David's Daily Dump: Galapagos Marine Iguanas. Yesterday we had our first close up (believe me, it was real close) look at the notorious Galapagos Marine Iguana on Espanola Island. This iguana, which is the only sea-going lizard in the world, was one of the coolest and most spectacular things that we saw all day (besides the blue-footed booby).

One of the first things that we noticed as we walked along the trail on Espanola Island were the magnificent marine iguanas. They were everywhere; on the trial, in the sand, on the rocks, and even on the cliffs. We found them sitting in big groups together on the rocks looking as if they were frozen in time. They weren't scared of us the least bit, and it wasn't until you were about to step on them that they move. They were extremely lazy, and seemed not to pay any attention to us. It was amazing how close we could get to them too. I could have picked one up by the tail or touched one's nose if I wanted. Some were lying on the path just basking in the sun, and soaking up the rays. You always had to watch where you were walking so that you wouldn't step on one. If there happened to be an iguana on the path, you moved…not the iguanas.

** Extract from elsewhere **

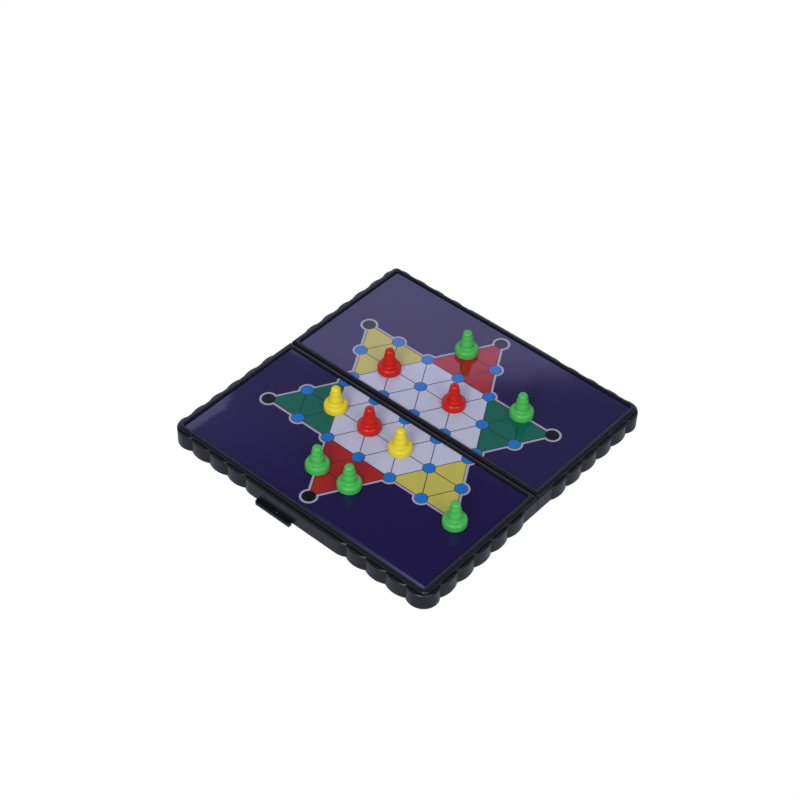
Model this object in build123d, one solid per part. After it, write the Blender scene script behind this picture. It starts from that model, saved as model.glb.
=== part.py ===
from build123d import *
import os
from math import sqrt

# A folding travel board for a six-pointed star game: two equal moulded half shells, hinged
# edge to edge, with the playing faces outside and a tray under each one. Millimetres.
# X runs along the fold, Y across it and Z up. The open board stands on the plane Z = 0.
# Everything of the near half (Y below 0) is built first; the far half is the same moulding
# turned half a turn about Z.

# Half shell, seen from above
board_length = 130.0  # along the fold, over the crowns of the scallops
half_width = 65.9  # from the fold line to the crowns of the front wall
fold_gap = 0.3  # between the two shells when the board is open
scallop_pitch = 9.6
scallop_rise = 1.15  # crown beyond the line of the cusps
wing_scallops = 3  # on each side of the plain pad in the front wall
corner_lobe_front = 9.3  # cusp line's corner to the first cusp, along the front wall
corner_lobe_side = 8.55  # cusp line's corner to the first cusp, along a side wall
corner_crown_front = 4.0  # first cusp to the crown of the corner lobe, along the front wall
corner_crown_side = 3.4  # first cusp to the crown of the corner lobe, along a side wall
pad_end_run = 4.2  # rounded end of the plain pad, along the front wall

# Half shell, seen from the side
rest_gap = 0.8  # lower edge of the walls above the table
wall_height = 7.0  # lower edge to the ledge outside the rim
ledge_drop = 0.77  # ledge below the playing face
rim_rise = 0.85  # rim above the playing face
wall_thickness = 1.5  # at the cusps
ledge_edge_bevel = 0.25  # outer edge of the ledge
fold_wall_thickness = 2.3
deck_thickness = 1.3
tray_corner_radius = 2.0

# Rim round the playing face
rim_inset = 0.3  # outer face of the rim behind the cusps
rim_width_side = 2.7
rim_width_front = 2.0
rim_width_fold = 2.15
rim_front_corner_radius = 2.2
rim_fold_corner_radius = 0.5
rim_outer_round = 1.2
rim_inner_round = 0.7

# Sheets in the recess of the deck
steel_thickness = 0.4
print_thickness = 0.3
sheet_clearance = 0.1  # edge of a sheet to the rim
sheet_corner_radius = 0.5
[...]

The marine iguana is one of the most fascinating animals in the Galapagos Islands. They have adapted to be great swimmers so that they can feast on sea algae. The males can grow larger than 4 ½ feet and weigh over thirteen kilos. They (males) can dive 30 feet deep out in the deep waters, while the females and the babies dive in the shallows. The iguanas usually go to feed at noon, and throughout the morning they sit and absorb the sun's energy. They need to increase their body temperatures before going to the cool waters. During the mating season, the male iguana's skin becomes red, black, and green in an attempt to attract females.

At first glimpse the marine iguanas are hideous and nasty looking. Their faces are ugly, their skin is rough, and the spikes on their head are gruesome, yet they have an unseen beauty to them. It was fun seeing and learning about this unique species of iguanas, one of the endemic species that evolved on the Galapagos Islands long ago.